No spark 90 hp 1999 Force after switchbox replacement

jcaceem

Cadet
Joined
Nov 24, 2020
Messages
7
Hi,
Went to the launch and my boat wouldn't start after a previous day of fishing. No spark.
Ordered a new switchbox, trigger and stator not knowing which would be the culprit. Once the switchbox was replaced the engine fired right up so returned the trigger and stator.
Next trip the engine wouldn't start at the end of the day--got towed in. Again, no spark. Ordered another switchbox and installed and still no spark.

The first replacement had two red wires where my original had only one. The first replacement came with a splice for both of the red wires to be connected to my one red wire on the engine. On inspection you could tell the red wire splice overheated and so did one of yellow wires. I was sure that the first replacement switchbox burned up and the 2nd replacement would work. It does not. I did not hook up the extra red wire.

Could there be something else? I find it odd that replacing the switchbox worked the first time--again, it immediately fired up and ran for a day--and now it doesn't. Could something else have failed due to the two red wires being connected instead of just one?

There is power to the switchbox.
 

pnwboat

Rear Admiral
Joined
Oct 8, 2007
Messages
4,251
Disconnect the Black/Yellow wire on the Switch Box. This is the ignition "Kill" circuit. If you get spark with the Black/Yellow wire disconnected, then you have either a bad Kill switch or a short to ground on the Black/Yellow wire.

NOTE: If the engine starts with the Black/Yellow wire disconnected, the ignition switch will not shut the motor off. You have to either choke the motor, or take your hand and cover the carb(s) to stop the motor.
 

jcaceem

Cadet
Joined
Nov 24, 2020
Messages
7
Disconnect the Black/Yellow wire on the Switch Box. This is the ignition "Kill" circuit. If you get spark with the Black/Yellow wire disconnected, then you have either a bad Kill switch or a short to ground on the Black/Yellow wire.

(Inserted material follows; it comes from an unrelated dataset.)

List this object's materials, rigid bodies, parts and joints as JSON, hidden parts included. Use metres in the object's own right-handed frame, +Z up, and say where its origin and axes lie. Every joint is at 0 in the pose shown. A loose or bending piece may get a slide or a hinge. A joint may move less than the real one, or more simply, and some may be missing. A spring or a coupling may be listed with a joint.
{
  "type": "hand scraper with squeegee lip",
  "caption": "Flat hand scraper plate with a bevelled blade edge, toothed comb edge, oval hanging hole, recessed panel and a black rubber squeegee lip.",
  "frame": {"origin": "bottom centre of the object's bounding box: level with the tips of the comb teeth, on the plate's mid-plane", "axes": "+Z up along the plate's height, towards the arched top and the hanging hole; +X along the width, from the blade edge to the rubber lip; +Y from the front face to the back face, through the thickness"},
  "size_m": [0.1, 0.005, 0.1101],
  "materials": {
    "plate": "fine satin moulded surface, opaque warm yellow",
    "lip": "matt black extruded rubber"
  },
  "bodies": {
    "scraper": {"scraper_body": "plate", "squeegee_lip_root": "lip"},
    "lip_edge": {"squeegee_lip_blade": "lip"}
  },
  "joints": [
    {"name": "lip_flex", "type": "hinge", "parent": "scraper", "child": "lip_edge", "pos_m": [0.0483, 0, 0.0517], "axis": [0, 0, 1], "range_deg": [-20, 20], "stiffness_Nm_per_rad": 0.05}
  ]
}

NOTE: If the engine starts with the Black/Yellow wire disconnected, the ignition switch will not shut the motor off. You have to either choke the motor, or take your hand and cover the carb(s) to stop the motor.
Thank you for responding. Both my engine and switchbox have two yellow wires. No wire that is black and yellow. Is one of the yellow wires for the kill circuit?
 

pnwboat

Rear Admiral
Joined
Oct 8, 2007
Messages
4,251
Usually the yellow wires are that come from the stator are the battery charging circuit. Hmmm, I'll look a t a wiring schematic. Are you positive that it's a 1999 with a Switch Box? I believe that they stopped using the Switch Box ignition system around 1995.

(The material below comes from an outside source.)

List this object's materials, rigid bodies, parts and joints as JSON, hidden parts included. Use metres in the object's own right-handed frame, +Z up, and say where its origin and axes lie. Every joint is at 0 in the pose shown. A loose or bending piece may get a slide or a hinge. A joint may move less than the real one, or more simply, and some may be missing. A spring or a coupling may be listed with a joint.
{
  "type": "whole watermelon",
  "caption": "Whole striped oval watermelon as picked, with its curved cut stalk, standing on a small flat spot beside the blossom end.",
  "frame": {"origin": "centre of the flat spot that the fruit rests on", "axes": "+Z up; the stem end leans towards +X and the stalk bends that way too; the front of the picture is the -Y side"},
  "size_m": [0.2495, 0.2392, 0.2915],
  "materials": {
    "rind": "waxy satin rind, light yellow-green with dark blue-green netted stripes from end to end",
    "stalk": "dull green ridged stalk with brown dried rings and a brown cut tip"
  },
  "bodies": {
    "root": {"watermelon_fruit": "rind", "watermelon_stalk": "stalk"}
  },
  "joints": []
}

From what I can see in the schematic, it looks like the B/ack/Yellow wire in the wiring harness gets changed to a Black wire at a connector, then goes to the Switch Box.
 

jcaceem

Cadet
Joined
Nov 24, 2020
Messages
7
Usually the yellow wires are that come from the stator are the battery charging circuit. Hmmm, I'll look a t a wiring schematic. Are you positive that it's a 1999 with a Switch Box? I believe that they stopped using the Switch Box ignition system around 1995.

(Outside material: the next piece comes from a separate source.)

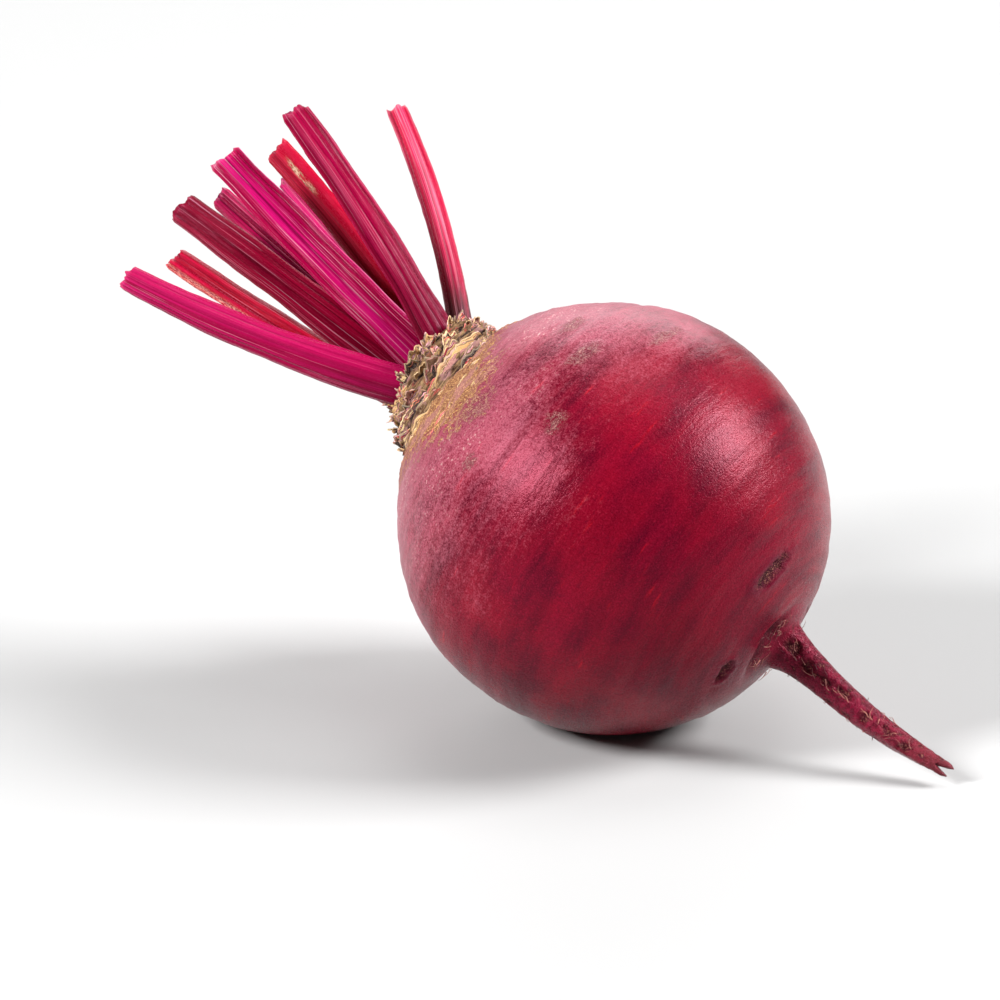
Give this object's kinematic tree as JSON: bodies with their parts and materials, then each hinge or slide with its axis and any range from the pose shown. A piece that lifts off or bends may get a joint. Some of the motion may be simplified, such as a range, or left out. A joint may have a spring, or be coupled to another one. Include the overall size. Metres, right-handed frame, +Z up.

From what I can see in the schematic, it looks like the B/ack/Yellow wire in the wiring harness gets changed to a Black wire at a connector, then goes to the Switch Box.
I may be using the wrong terminology. It is the voltage regulator on the side of the engine. This is the original part.original voltage regulator.jpg
 

pnwboat

Rear Admiral
Joined
Oct 8, 2007
Messages
4,251
OK now that makes more sense. You are correct, that is the Voltage regulator. That typically is not involved in the ignition system, however, it can affect it, since the charging voltage is generated by some seperate coils on the ignition stator. The ignition stator has another set of windings that generate the voltage for the ignition system.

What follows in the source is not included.